Niedersachsens Ministerpräsident Stephan Weil (SPD) nannte als Voraussetzungen für eine Eindämmung der AfD in der «Welt» «eine Politik, die Sicherheit und Orientierung vermittelt», sowie das «ganz persönliche Bekenntnis von immer mehr Menschen zu unserer Demokratie gegenüber anderen». Der SPD-Vorsitzende Lars Klingbeil sagte in der ARD: «Da erwarte ich, dass niemand mehr schweigt und niemand zuguckt, sondern dass diejenigen, die gerade ruhig sind, auch laut die Stimme erheben und sagen, wir lassen nicht zu, dass dieses Land so polarisiert und gespaltet wird von einer Gruppe, die viel, viel kleiner ist als die Vernünftigen in diesem Land.»

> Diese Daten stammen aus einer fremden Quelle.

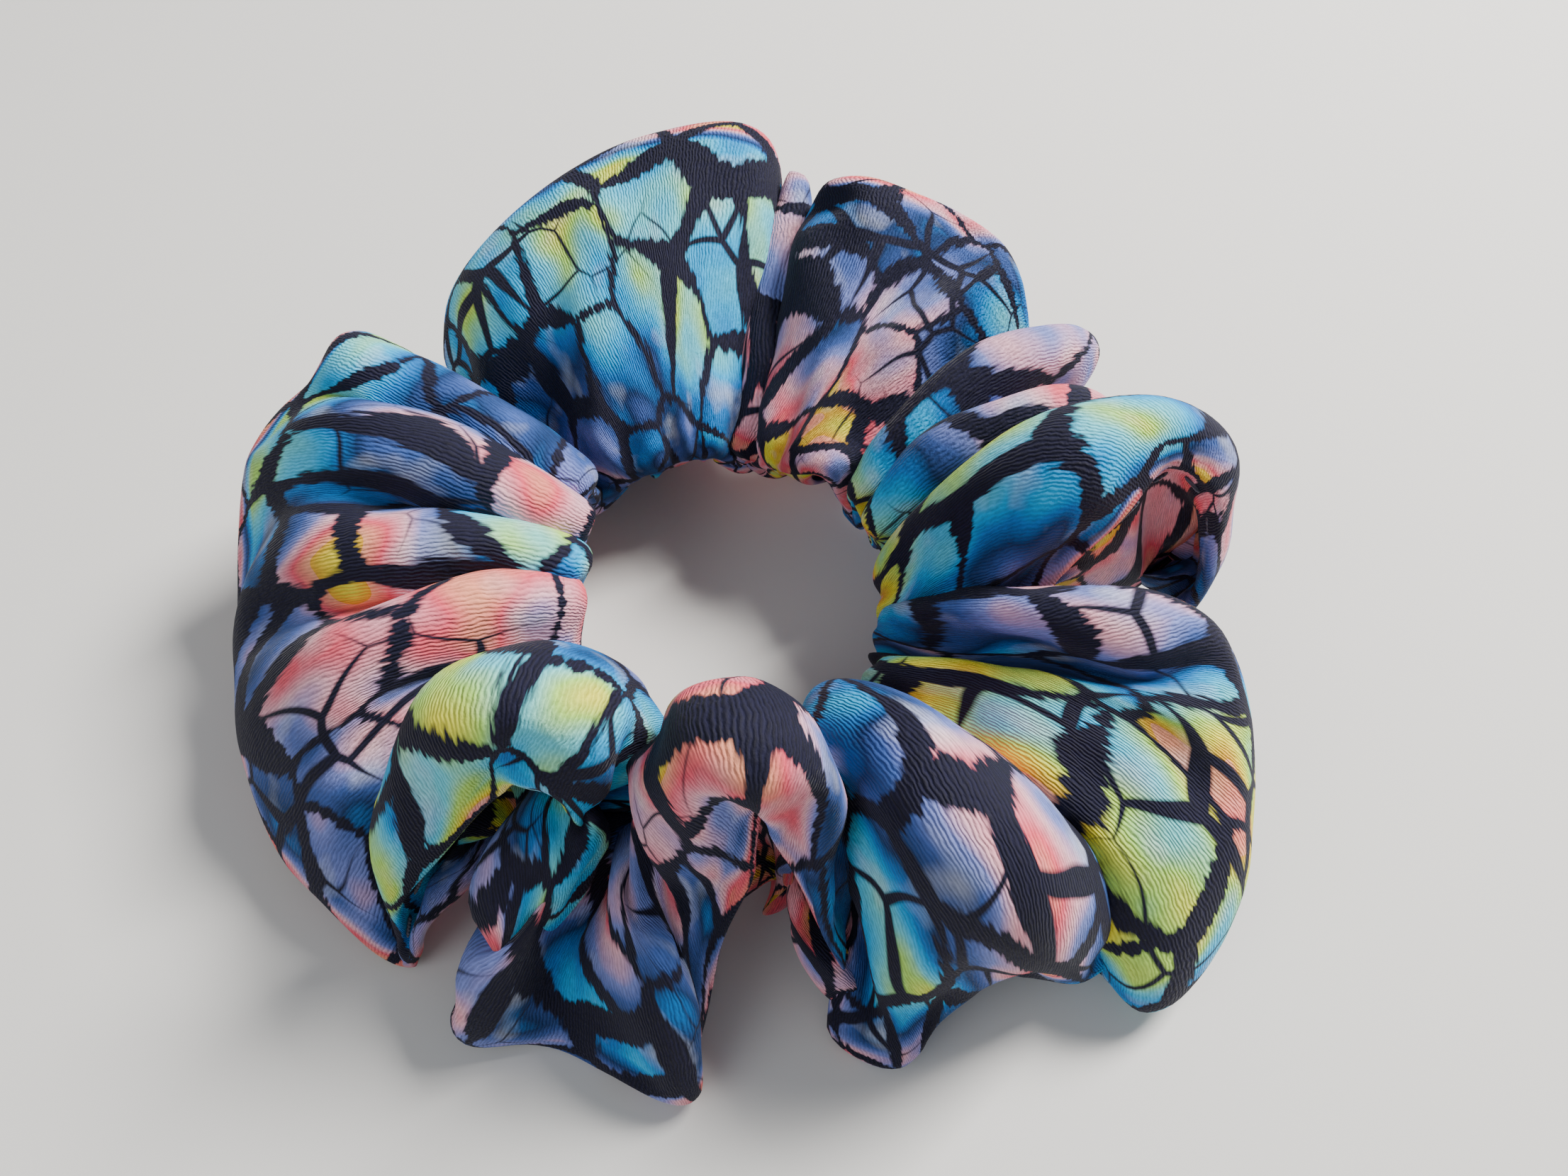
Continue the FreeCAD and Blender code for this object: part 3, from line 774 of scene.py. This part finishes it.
RIM_TURN = 0.925           # the lower layer's colour comes round the rim to here on the upper one


def paint_theme(obj):
    """Stores the colour place of every point of the cover for the print to read."""
    places = even_places()
    keys = np.array(THEMES)
    stops = np.append(keys[:, 0], len(STATIONS))
    edge, middle, rim, lower = (
        np.interp(places, stops, np.append(keys[:, k], keys[0, k]))[:, None] for k in (1, 2, 3, 4)
    )
    across = ((1.0 - np.cos(PHASES)) / 2.0)[None, :]
    inner = edge + (middle - edge) * np.minimum(1.0, 2.0 * across)
    upper = inner + (rim - middle) * np.maximum(0.0, 2.0 * across - 1.0)
    turned = np.clip((across - RIM_TURN) / (1.0 - RIM_TURN), 0.0, 0.5) * 2.0
    value = np.where(np.sin(PHASES)[None, :] >= 0.0, upper + (lower - upper) * turned, lower)
    attribute = obj.data.attributes.new("print_theme", "FLOAT", "POINT")
    attribute.data.foreach_set("value", value.astype(np.float32).ravel())


# ------------------------------------------------------------------ floor, light and camera

IMAGE_WIDTH = 2212.0       # pixels
FOCAL_LENGTH = 1700.0      # in pixels of the image, as wide as a phone's lens
SENSOR = 36.0              # millimetres
LOOKS_DOWN = 58.0          # degrees
AIM = Vector((0.008, -0.0025, 0.018))   # the point in the middle of the image, in metres
DISTANCE = 0.140           # and how far the camera is from it
LIT = (0.0, 0.0, 0.02)     # the point that the lights face


def make_floor():
    floor = floor_plane("floor")
    material, _, shader = new_material("pale_floor")
    shader.inputs["Base Color"].default_value = (0.72, 0.71, 0.69, 1.0)
    shader.inputs["Roughness"].default_value = 0.9
    floor.data.materials.append(material)


def area_light(name, place, size, power, colour=(1.0, 1.0, 1.0)):
    data = bpy.data.lights.new(name, "AREA")
    data.size = size
    data.energy = power
    data.color = colour
    light = bpy.data.objects.new(name, data)
    light.location = place
    light.rotation_euler = (Vector(LIT) - Vector(place)).to_track_quat("-Z", "Y").to_euler()
    bpy.context.scene.collection.objects.link(light)


def make_lights():
    world = bpy.context.scene.world or bpy.data.worlds.new("world")
    bpy.context.scene.world = world
    world.use_nodes = True
    background = world.node_tree.nodes["Background"]
    background.inputs[0].default_value = (0.92, 0.95, 1.0, 1.0)
    background.inputs[1].default_value = 0.30
    area_light("key", (0.44, 0.30, 0.56), 0.26, 15.0, (1.0, 0.97, 0.93))
    area_light("fill", (-0.55, -0.45, 0.55), 0.6, 2.2, (0.92, 0.96, 1.0))


def make_camera():
    """Looks along +Y and down at the table, close to the object."""
    down = math.radians(LOOKS_DOWN)
    forward = Vector((0.0, math.cos(down), -math.sin(down)))
    data = bpy.data.cameras.new("camera")
    data.sensor_width = SENSOR
    data.lens = SENSOR * FOCAL_LENGTH / IMAGE_WIDTH
    data.clip_start = 0.005
    camera = bpy.data.objects.new("camera", data)
    camera.location = AIM - forward * DISTANCE
    camera.rotation_euler = forward.to_track_quat("-Z", "Y").to_euler()
    bpy.context.scene.collection.objects.link(camera)
    bpy.context.scene.camera = camera


# ------------------------------------------------------------------ build

cloth_points = tube_points()
cloth_points = settle(cloth_points)
thread = thread_material()
cover = make_cover(cloth_points)
elastic = make_elastic(cloth_points)
elastic.data.materials.append(elastic_material())
side_seam, closing_seam, tack = (
    make(cloth_points) for make in (make_side_seam, make_closing_seam, make_tack)
)
for piece, node_name, slot in (
    (cover, "fabric_cover", "printed_fabric"),
    (elastic, "elastic_band", "woven_elastic"),
    (side_seam, "side_seam_thread", "sewing_thread"),
    (closing_seam, "closing_seam_thread", "sewing_thread"),
    (tack, "elastic_join_stitches", "sewing_thread"),
):
    if slot == "sewing_thread":
        piece.data.materials.append(thread)
    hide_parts(node_name)
    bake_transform(piece)

make_floor()
make_lights()
make_camera()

Was das Rechten-Treffen auch bewirkt
Viele sehen das inzwischen auch so. Bei Demonstrationen in Berlin, Potsdam und anderen Städten setzten Zehntausende ein Zeichen gegen rechts. Allein in Berlin versammelten sich nach Angaben von Polizei und Veranstaltern 25.000 am Brandenburger Tor. In Potsdam waren es nach Angaben des Oberbürgermeisters 10.000, darunter Scholz und Außenministerin Annalena Baerbock (Grüne). In Kiel demonstrierten 7000 bis 8000 Menschen gegen die AfD, in Saarbrücken 5000.